New § 1328(a)(4) could inspire bankruptcy courts to grant relief from the stay when a civil action is pending against the debtor in which willful or malicious personal injury is alleged. The victim’s argument for stay relief would be that the civil action must be completed to determine whether restitution or damages will be “awarded” for purposes of § 1328(a)(4). If restitution or damages have not been “awarded” at the petition, the Chapter 13 debtor has a compelling argument that the debt is simply contingent and/or unliquidated—allowable in the Chapter 13 case but not nondischargeable under new § 1328(a)(4). By analogy, § 101(14A) speaks of a domestic support obligation that is “established or subject to establishment.”5 The less expansive use of the word “awarded” in § 1328(a)(4) should confine this exception to discharge to restitution or damages that already happened at the Chapter 13 petition.

[11]

Notice also that the formulation in § 1328(a)(4) requires willful or malicious injury “that caused personal injury.” This, too, is different from the simpler statement “willful and malicious injury . . . to another” in § 523(a)(6). An injury that causes personal injury seems one step removed from an injury to another, but the intended difference is obscure.


 

1  11 U.S.C. § 1328(a)(4) (emphasis added).

 

2  11 U.S.C. § 523(a)(6) (emphasis added).

 

3  See Kawaauhau v. Geiger, 523 U.S. 57, 118 S. Ct. 974, 140 L. Ed. 2d 90 (1998); Tinker v. Colwell, 193 U.S. 473, 24 S. Ct. 505, 48 L. Ed. 754 (1904).

 

4  See 11 U.S.C. § 1328(b) and Interim Bankr.

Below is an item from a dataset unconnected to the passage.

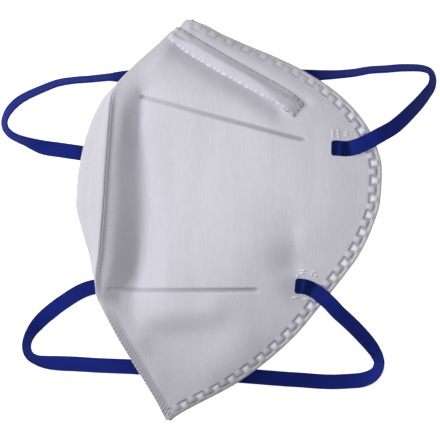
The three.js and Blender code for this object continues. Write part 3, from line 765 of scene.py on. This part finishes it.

R. 4007(d), discussed in § 558.1 [ New and Changed Exceptions to Hardship Discharge ] § 160.7  Exceptions to Hardship Discharge Added or Changed by BAPCPA.

 

5  11 U.S.C. § 101(14A)(C), discussed in §§ 440.1 [ New and Changed Priority Claims ] § 73.3  Priority Claims Added or Changed by BAPCPA and 519.1 [ Domestic Support Obligations ] § 136.21  Domestic Support Obligations after BAPCPA.